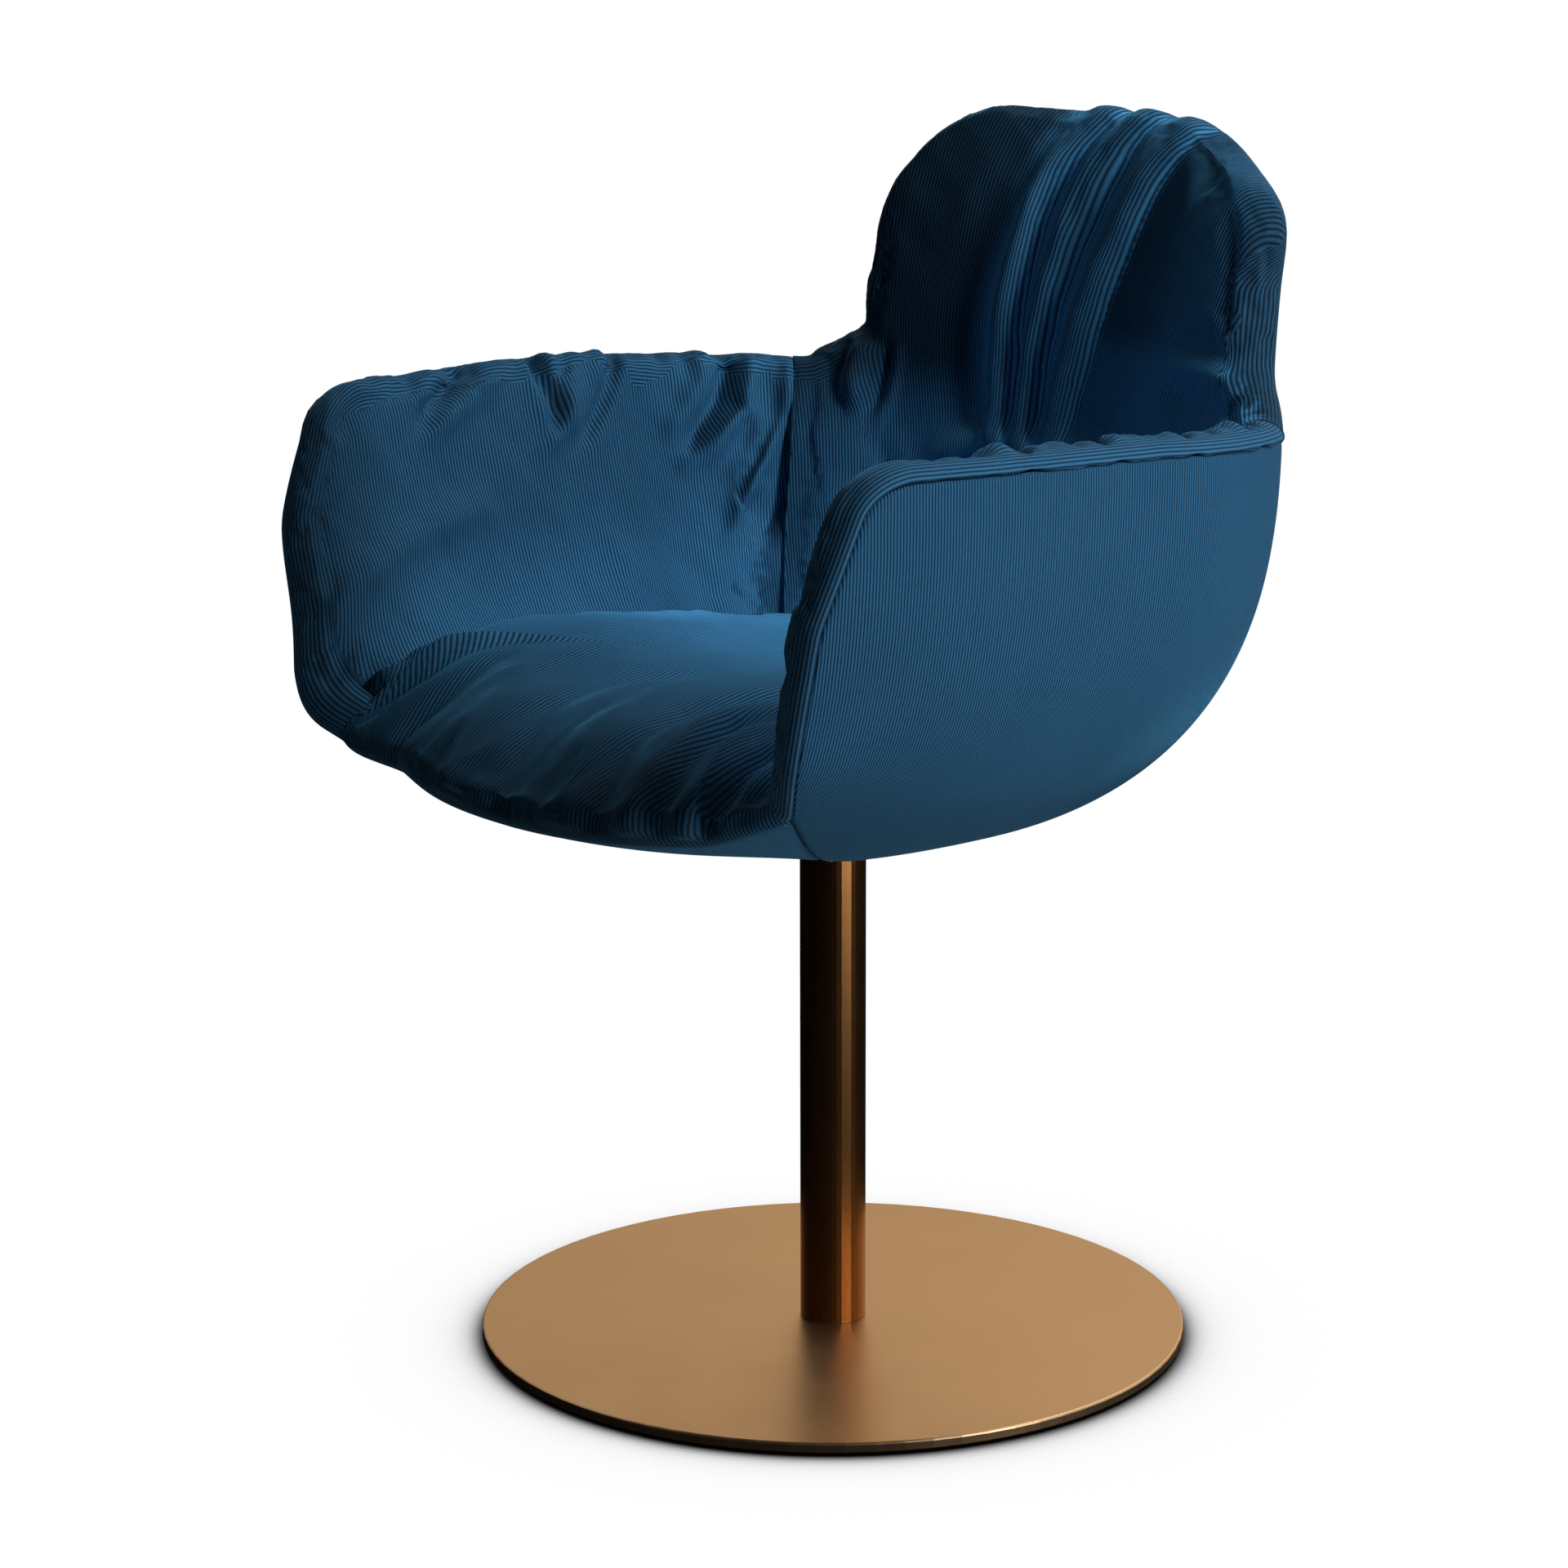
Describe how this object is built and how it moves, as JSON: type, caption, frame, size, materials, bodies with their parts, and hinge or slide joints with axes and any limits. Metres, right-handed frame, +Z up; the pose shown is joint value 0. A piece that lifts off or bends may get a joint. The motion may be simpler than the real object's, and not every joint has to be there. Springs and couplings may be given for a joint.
{
  "type": "armchair",
  "caption": "Upholstered bucket armchair with a high back, turning on a round steel column over a flat round floor plate.",
  "frame": {"origin": "on the column's axis at floor level, at the underside of the base's felt pad", "axes": "+Z up along the column, the sitter faces -Y, +X is the sitter's left"},
  "size_m": [0.6402, 0.6065, 0.8868],
  "materials": {
    "bronze_metal": "satin bronze",
    "zinc_plated_steel": "zinc plated",
    "brass": "plain",
    "nylon": "matte",
    "felt": "felt",
    "moulded_shell": "matte",
    "blue_corduroy": "fine ribbed corduroy"
  },
  "bodies": {
    "base": {"base_felt_pad": "felt", "base_plate": "bronze_metal", "column_tube": "bronze_metal", "column_foot_plug": "bronze_metal", "lower_bush": "nylon", "upper_bush": "nylon", "thrust_washer": "zinc_plated_steel", "foot_screw_1": "zinc_plated_steel", "foot_screw_2": "zinc_plated_steel", "foot_screw_3": "zinc_plated_steel"},
    "seat": {"arm_pad_left": "blue_corduroy", "arm_pad_right": "blue_corduroy", "back_pad": "blue_corduroy", "bolt_washer_1": "zinc_plated_steel", "bolt_washer_2": "zinc_plated_steel", "bolt_washer_3": "zinc_plated_steel", "bolt_washer_4": "zinc_plated_steel", "front_cover": "blue_corduroy", "front_pad": "blue_corduroy", "outer_cover_left": "blue_corduroy", "outer_cover_right": "blue_corduroy", "seat_bolt_1": "zinc_plated_steel", "seat_bolt_2": "zinc_plated_steel", "seat_bolt_3": "zinc_plated_steel", "seat_bolt_4": "zinc_plated_steel", "seat_cushion": "blue_corduroy", "seat_plate": "bronze_metal", "seat_shell": "moulded_shell", "spindle": "zinc_plated_steel", "spindle_circlip": "zinc_plated_steel", "spindle_washer": "zinc_plated_steel", "threaded_insert_1": "brass", "threaded_insert_2": "brass", "threaded_insert_3": "brass", "threaded_insert_4": "brass"}
  },
  "joints": [
    {"name": "seat_swivel", "type": "hinge", "parent": "base", "child": "seat", "pos_m": [0, 0, 0.36], "axis": [0, 0, 1], "continuous": true}
  ]
}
= = = =
Show every line from the listing above in which the string "axes" appears.

• _Correct result_:
Describe how this object is built and how it moves, as JSON: type, caption, frame, size, materials, bodies with their parts, and hinge or slide joints with axes and any limits. Metres, right-handed frame, +Z up; the pose shown is joint value 0. A piece that lifts off or bends may get a joint. The motion may be simpler than the real object's, and not every joint has to be there. Springs and couplings may be given for a joint.
  "frame": {"origin": "on the column's axis at floor level, at the underside of the base's felt pad", "axes": "+Z up along the column, the sitter faces -Y, +X is the sitter's left"},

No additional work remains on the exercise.